Problem statement
Review the listing and copy each line that holds the word "scene".
----------------------------------------
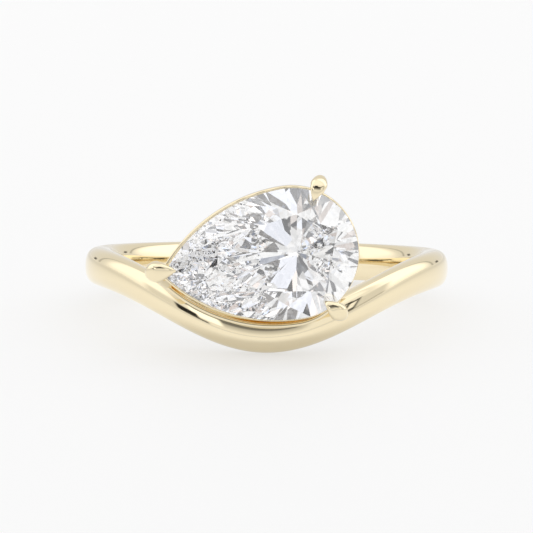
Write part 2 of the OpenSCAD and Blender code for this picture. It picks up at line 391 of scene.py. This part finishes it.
def matt_paper():
    """White paper, matt and unprinted, that also glows a little, as a table does in a tent of light; the gold
    mirrors a painted pool of light and shade on it.
    """
    material = new_material("matt white paper")
    place = add_node(material, "ShaderNodeTexCoord")
    away = add_node(material, "ShaderNodeVectorMath", {"operation": "DISTANCE"},
                    Vector=place.outputs["Object"])
    away.inputs[1].default_value = painted_pool_middle
    reached = add_node(material, "ShaderNodeMapRange", Value=away.outputs["Value"], From_Max=painted_pool_reach)
    painted_pool = add_node(material, "ShaderNodeValToRGB", Fac=reached.outputs["Result"])
    set_stops(painted_pool, [(share, (glow, glow, glow, 1)) for share, glow in painted_pool_glows])
    # Painted pool of light and shade: rays mirrored off the gold see it, and the camera sees only the even
    # glow
    seen = add_node(material, "ShaderNodeLightPath")
    glow = add_node(material, "ShaderNodeMix", Factor=seen.outputs["Is Glossy Ray"], A=paper_glow,
                    B=painted_pool.outputs["Color"])
    paper = add_node(material, "ShaderNodeBsdfPrincipled", Base_Color=linear("#949494"), Roughness=0.7,
                     Emission_Color=linear("#FFFFFF"), Emission_Strength=glow.outputs["Result"])
    add_node(material, "ShaderNodeOutputMaterial", Surface=paper.outputs["BSDF"])
    return material


bpy.ops.object.select_all(action="DESELECT")
bpy.ops.mesh.primitive_plane_add(size=floor_size)
floor = bpy.context.object
floor.name = "floor"
floor.data.materials.append(matt_paper())

# Light tent
# White cloth all round the ring, lit from outside, with brighter and darker panels and dark seams that the
# gold mirrors. Rays that have passed through the stone see a painted patchwork of glints instead.
cloth_brightness = 1
# A row for each panel or seam, a later one over an earlier one: azimuth of its middle, from the camera to the
# right, its elevation, half width and half height, softness of the edge, all in degrees, and brightness
tent_rows = (
    (180, 30, 55, 40, 20, 0.82),
    (-88, 40, 30, 37, 16, 1.35),
    (98, 44, 25, 41, 20, 1.5),
    (0, 60, 60, 22, 10, 1.2),
    (-66, 2, 14, 9, 10, 0.82),
    (66, 8, 14, 12, 10, 0.8),
    (62, 0, 16, 1.5, 3, 0.5),
    (-133, 22, 1.5, 24, 3, 0.5),
    (131, 22, 1.5, 24, 3, 0.5),
    (-10, 12.5, 35, 7, 10, 0.6),
    (-12, 17.2, 31, 5.3, 5, 0.2),
    (-37, 11, 10, 6, 4, 1.5),
    (-50.5, 2.5, 7.5, 5.5, 3, 0.02),
    (-44, 0, 7, 2.5, 3, 0.1),
    (52, 12, 5, 11, 3, 0.1),
    (52.5, 11, 2.5, 6, 2, 1.1),
    (-143, 1, 3, 3, 3, 0.15),
    (141, 1, 3, 3, 3, 0.15),
    (-50, 24, 3.5, 6, 2, 0.05),
    (0, 24, 50, 2.5, 2, 0.03),
    (-4, 25, 13, 6, 3, 0.02),
)
# Past this azimuth a panel goes over the tent's back, where the azimuth jumps by a full turn
back_azimuth = 170
full_turn = 360
# Painted glints for the stone: rays through its facets see the tent as scraps, white, grey and dim, and some
# a
# little bluish or warm: shares of the scraps with their brightness, and shares with their tint
glint_size = 0.5
glint_shift = (27, 0, 0)
painted_glints = ((0, 0), (0.2, 0.02), (0.21, 0.15), (0.45, 0.35), (0.46, 0.5), (0.65, 0.7), (0.66, 1.1), (1, 1.6))
painted_glint_tints = ((0, "#D6E3FF"), (0.3, "#F6F8FF"), (0.6, "#FFFCFA"), (1, "#FFEDE3"))
# The curve of the scraps only holds values up to 1, so it is drawn at half the brightness
glint_scale = 2

world = bpy.data.worlds.new("light tent")
bpy.context.scene.world = world
world.use_nodes = True
world.node_tree.nodes.clear()


def tent_math(operation, *values):
    """The result of a sum on values or sockets."""
    node = add_node(world, "ShaderNodeMath", {"operation": operation})
    for socket, value in zip(node.inputs, values):
        if isinstance(value, bpy.types.NodeSocket):
            world.node_tree.links.new(value, socket)
        else:
            socket.default_value = value
    return node.outputs[0]


def tent_edge(value, middle, half, soft):
    """1 where a value is nearer to the middle than the half width and 0 past it, with a soft step between."""
    off = tent_math("ABSOLUTE", tent_math("SUBTRACT", value, middle))
    edge = add_node(world, "ShaderNodeMapRange", {"interpolation_type": "SMOOTHSTEP"}, Value=off,
                    From_Min=half - soft / 2, From_Max=half + soft / 2, To_Min=1, To_Max=0)
    return edge.outputs["Result"]


way = add_node(world, "ShaderNodeTexCoord")
axes = add_node(world, "ShaderNodeSeparateXYZ", Vector=way.outputs["Generated"])
forward = tent_math("MULTIPLY", axes.outputs["Y"], -1)
azimuth = tent_math("DEGREES", tent_math("ARCTAN2", axes.outputs["X"], forward))
elevation = tent_math("DEGREES", tent_math("ARCSINE", axes.outputs["Z"]))
light = cloth_brightness
for middle, height, half_width, half_height, soft, brightness in tent_rows:
    round_azimuth = azimuth
    if abs(middle) > back_azimuth:
        is_left = tent_math("LESS_THAN", azimuth, 0)
        round_azimuth = tent_math("ADD", azimuth, tent_math("MULTIPLY", is_left, full_turn))
    cover = tent_math("MULTIPLY", tent_edge(round_azimuth, middle, half_width, soft),
                      tent_edge(elevation, height, half_height, soft))
    keep = tent_math("SUBTRACT", 1, cover)
    light = tent_math("ADD", tent_math("MULTIPLY", keep, light), tent_math("MULTIPLY", cover, brightness))

shifted = add_node(world, "ShaderNodeMapping", Vector=way.outputs["Generated"], Location=glint_shift)
scraps = add_node(world, "ShaderNodeTexVoronoi", Vector=shifted.outputs["Vector"], Scale=1 / glint_size)
scrap = add_node(world, "ShaderNodeSeparateColor", Color=scraps.outputs["Color"])
glint = add_node(world, "ShaderNodeFloatCurve", Value=scrap.outputs["Red"])
points = glint.mapping.curves[0].points
points[0].location = (painted_glints[0][0], painted_glints[0][1] / glint_scale)
points[-1].location = (painted_glints[-1][0], painted_glints[-1][1] / glint_scale)
for share, brightness in painted_glints[1:-1]:
    points.new(share, brightness / glint_scale)
for point in points:
    point.handle_type = "VECTOR"
glint.mapping.update()
tint = add_node(world, "ShaderNodeValToRGB", Fac=scrap.outputs["Green"])
set_stops(tint, [(share, linear(colour)) for share, colour in painted_glint_tints])

# Painted glints: rays that have passed through the stone see the patchwork, and all other rays the plain tent
ray = add_node(world, "ShaderNodeLightPath")
plain_tent = add_node(world, "ShaderNodeBackground", Color=(1, 1, 1, 1), Strength=light)
painted_glints_seen_through = add_node(world, "ShaderNodeBackground", Color=tint.outputs["Color"],
                        Strength=tent_math("MULTIPLY", glint.outputs["Value"], glint_scale))
tent = add_node(world, "ShaderNodeMixShader", Fac=ray.outputs["Is Transmission Ray"])
world.node_tree.links.new(plain_tent.outputs["Background"], tent.inputs[1])
world.node_tree.links.new(painted_glints_seen_through.outputs["Background"], tent.inputs[2])
add_node(world, "ShaderNodeOutputWorld", Surface=tent.outputs["Shader"])

# Camera
# A long lens that looks down on the ring from the front, at the photo's angle to it. The light is followed
# through enough facets and mirrors for the stone to have no dark holes.
camera_distance = 200 * MM
camera_elevation = radians(12.3)
stone_bounces = 64
gold_bounces = 28
ring_middle = Vector(finger_hole["pos_m"])
to_camera = Vector((0, -cos(camera_elevation), sin(camera_elevation)))
camera_data = bpy.data.cameras.new("camera")
camera_data.lens = 244.7
camera_data.sensor_width = 36
camera_data.clip_start = 10 * MM
camera = bpy.data.objects.new("camera", camera_data)
camera.location = ring_middle + camera_distance * to_camera
camera.rotation_euler = Euler((pi / 2 - camera_elevation, 0, 0))
bpy.context.scene.collection.objects.link(camera)
bpy.context.scene.camera = camera
bpy.context.scene.view_settings.view_transform = "Standard"
bpy.context.scene.cycles.max_bounces = stone_bounces
bpy.context.scene.cycles.transmission_bounces = stone_bounces
bpy.context.scene.cycles.glossy_bounces = gold_bounces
----------------------------------------
Exercise response
Write part 2 of the OpenSCAD and Blender code for this picture. It picks up at line 391 of scene.py. This part finishes it.
bpy.context.scene.world = world
bpy.context.scene.collection.objects.link(camera)
bpy.context.scene.camera = camera
bpy.context.scene.view_settings.view_transform = "Standard"
bpy.context.scene.cycles.max_bounces = stone_bounces
bpy.context.scene.cycles.transmission_bounces = stone_bounces
bpy.context.scene.cycles.glossy_bounces = gold_bounces